SAN FRANCISCO (KCBS) – My carpool buddy, colleague, and regular verbal sparring partner Steve Bitker asked me on the way to work Friday morning what I thought about the Lance Armstrong matter. And the best I could do by way of answer was to say, “it’s complicated.”
It’s complicated for a lot of reasons. Armstrong himself is complicated: a prickly, combative bundle of Texas bravado who survived cancer and then brought the Euro-centric sport of cycling to heel. Armstrong won those 7 Tour de France titles as the undisputed boss of the peloton. Whether he was doping or not, nobody could dispute the sheer force of will and power of personality that Armstrong brought to his sport.
But (and with full knowledge that I’m cribbing the title of his autobiography), it’s not just about the bike with Lance Armstrong. He sees himself as something more than a rider. A crusader, a conscience, a mentor, a s***-disturber–pick one or more. The Lance Armstrong Foundation is a major player on the cancer front. While other world-class athletes retire to celebrityhood, Armstrong has created something meaningful that I suspect will barely feel a blip from this development.
It’s complicated because the whole anti-doping campaign is a bit murky. Most people agree that sports should be a place for fairness, but beyond that, things get a little tricky. Is it fair that some athletes are allowed to use medications that clearly improve their own ability to perform (asthma drugs, painkillers, ADHD medications, etc.)? What about things like hyperbaric chambers? And on and on we go, splitting hairs finer and finer.
And then there’s the actual process. The US Anti-Doping Agency has the curious power to end someone’s career (the “lifetime ban” being levied on Armstrong means he can’t compete, coach, or play any official role in any sport that follows the World Anti-Doping Code). Yet USADA can’t bring criminal charges (recall that a Justice Department investigation of Armstrong was dropped) and doesn’t operate under the same rules we use in our criminal courts.

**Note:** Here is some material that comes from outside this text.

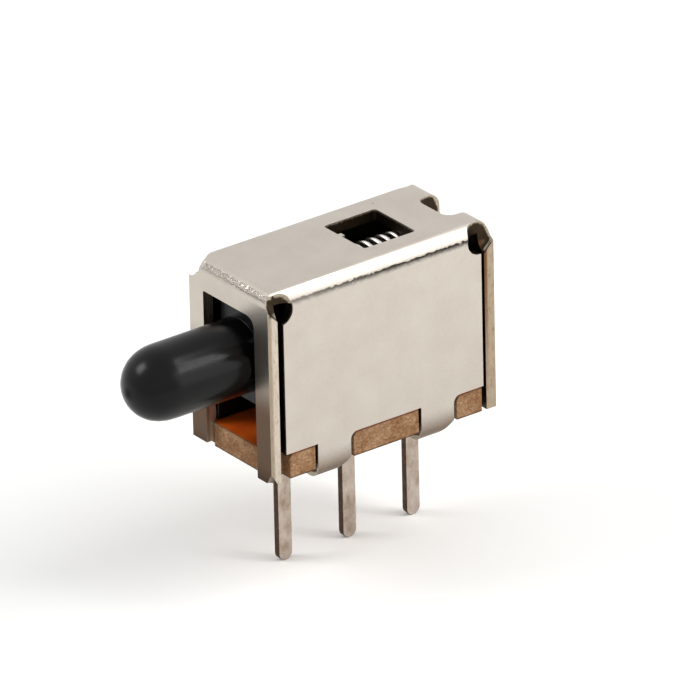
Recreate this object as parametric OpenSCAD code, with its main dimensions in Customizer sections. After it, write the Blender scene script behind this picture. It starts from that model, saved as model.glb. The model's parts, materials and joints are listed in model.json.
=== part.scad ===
// Miniature pushbutton switch with three in-line pins.
// A folded steel frame, open at the front and the bottom, is clinched over a laminate base that
// carries three blade terminals. A sprung slider moves a contact clip from the front pair of
// blades to the rear pair, and its round nose is the button.
// Frame of reference: the button points along -X, +Z is up, and the origin is the middle of the
// front pin on the circuit board's face. The modules measure x from the front plate's outer face.

/* [Folded frame] */
// Thickness of the sheet
sheet = 0.3; // [0.25:0.01:0.32]
// Outer length, front plate to rear plate
frame_length = 7; // [6.8:0.1:8]
// Outer width across the side walls
frame_width = 3.26; // [3.1:0.02:4]
// Height above the circuit board
frame_height = 5.44; // [5.3:0.02:6]
// Inner radius of the bends
bend_inner = 0.06; // [0.04:0.01:0.1]
// Slit between the front plate and each side wall
front_slit = 0.18; // [0.1:0.01:0.25]
// Slit between the rear plate and each side wall
rear_slit = 0.09; // [0.06:0.01:0.2]
// Radius of the relief hole at each top corner
relief_radius = 0.38; // [0.3:0.01:0.42]
// Distance from the front plate's inner face to the centre of its near relief hole
front_relief_inset = 0.1; // [0.05:0.01:0.2]
// Distance from the rear plate's inner face to the centre of its relief holes
rear_relief_inset = 0.12; // [0.05:0.01:0.2]
// Distance from the top down to the centre of the front relief holes
front_relief_drop = 0.51; // [0.4:0.01:0.55]
// Distance from the top down to the centre of the rear relief holes
rear_relief_drop = 0.41; // [0.4:0.01:0.55]
// How deep the near front relief hole bites into the top and the front bend
front_relief_bite = 0.16; // [0.05:0.01:0.3]
// Inset of the far front relief hole; it was punched off its mark, over the front plate
far_relief_inset = -0.2; // [-0.3:0.01:0.2]
// How deep the far front relief hole bites
far_relief_bite = 0.42; // [0.05:0.01:0.45]
// How deep the rear relief holes bite into the top and the rear bend
rear_relief_bite = 0.28; // [0.05:0.01:0.3]
// Gap between the far leg of the front plate and the board
leg_foot = 0.47; // [0.35:0.01:0.6]
// Gap between the near leg of the front plate and the board
near_leg_foot = 0.3; // [0.25:0.01:0.6]
// Width of each leg of the front plate
leg_width = 0.58; // [0.45:0.01:0.62]
// Height of the bar that is left above the front opening
front_bar = 0.78; // [0.75:0.01:0.9]
// Radius of the front opening's near upper corner
near_opening_radius = 0.3; // [0.1:0.01:0.4]
// Radius of the front opening's far upper corner
far_opening_radius = 0.06; // [0.03:0.01:0.3]

/* [Openings in the top] */
// Distance from the front plate to the spring window
window_start = 3.55; // [3.4:0.01:3.8]
// Length of the spring window
window_length = 1.61; // [1.2:0.01:1.7]
// Width of the spring window
window_width = 1.68; // [1.2:0.01:1.8]
// Corner radius of the spring window
window_radius = 0.1; // [0.05:0.01:0.2]
// How far the spring window lies off the middle, towards the near side
window_offset = 0.04; // [0:0.01:0.1]
// Width of the hole that is punched on the rear bend
rear_hole_width = 1.31; // [1:0.01:1.4]
// How far that hole reaches past the bend, on the top and on the rear plate
rear_hole_reach = 0.39; // [0.2:0.01:0.45]
// Corner radius of that hole
rear_hole_radius = 0.3; // [0.1:0.01:0.35]
// How far that hole lies off the middle, towards the near side
rear_hole_offset = 0.08; // [0:0.01:0.1]

/* [Shearing flaws] */
// Width of the nick at the foot of the near leg
nick_width = 0.26; // [0.1:0.01:0.3]
// Height of that nick
nick_height = 0.3; // [0.1:0.01:0.4]
// Depth of that nick, from the corner inwards
nick_depth = 0.16; // [0.1:0.01:0.2]
// How far the burr stands into the spring window
burr_length = 0.1; // [0.05:0.01:0.15]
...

Armstrong attacks the process as “unconstitutional” (here’s his statement); others have complained that our anti-doping rules require the accused to prove his innocence (as opposed to forcing the accuser to prove guilt). Most of us would assume that before someone is banned from his sport for life, there’d at least be a positive test result entered as evidence. But it turns out that’s not necessary under USADA’s rules. And make no mistake: the rules are not exactly simple. Olympic gold medal-winner Hope Solo was slapped on the wrist this year after she took something a doctor prescribed for menstrual problems.
At the end of the day, nobody proved anything here. USADA can’t say it nailed Armstrong. Armstrong can’t say he cleared his name. Essentially, he’s telling the world, “I’m bigger than this. Do whatever you like.” It does seem at odds with his image for the pugnacious Armstrong to walk away from a fight. Some will see that as evidence of his guilt; others buy his claim that the process is flawed and he had no hope of a fair hearing.
KCBS, CBS 5 and Chronicle Insider Phil Matier:
So back to Steve’s question: what do I think? I think Armstrong remains a mythic figure. I know he dominated a sport riddled with drug use. I can’t say for sure, but it wouldn’t surprise me if he doped too. I am certain that his persona is way bigger than cycling; folks who couldn’t find the Alpe d’Huez if you spotted them the proper French département are wearing Livestrong bracelets today. And this part is tricky, because forecasting history is very dangerous business, but I think that many years from now, Armstrong will be known more for his exploits on the roads of France and his tireless work on the cancer battle lines than for whatever USADA writes in its press release announcing its decision. That’s what I think about Lance Armstrong.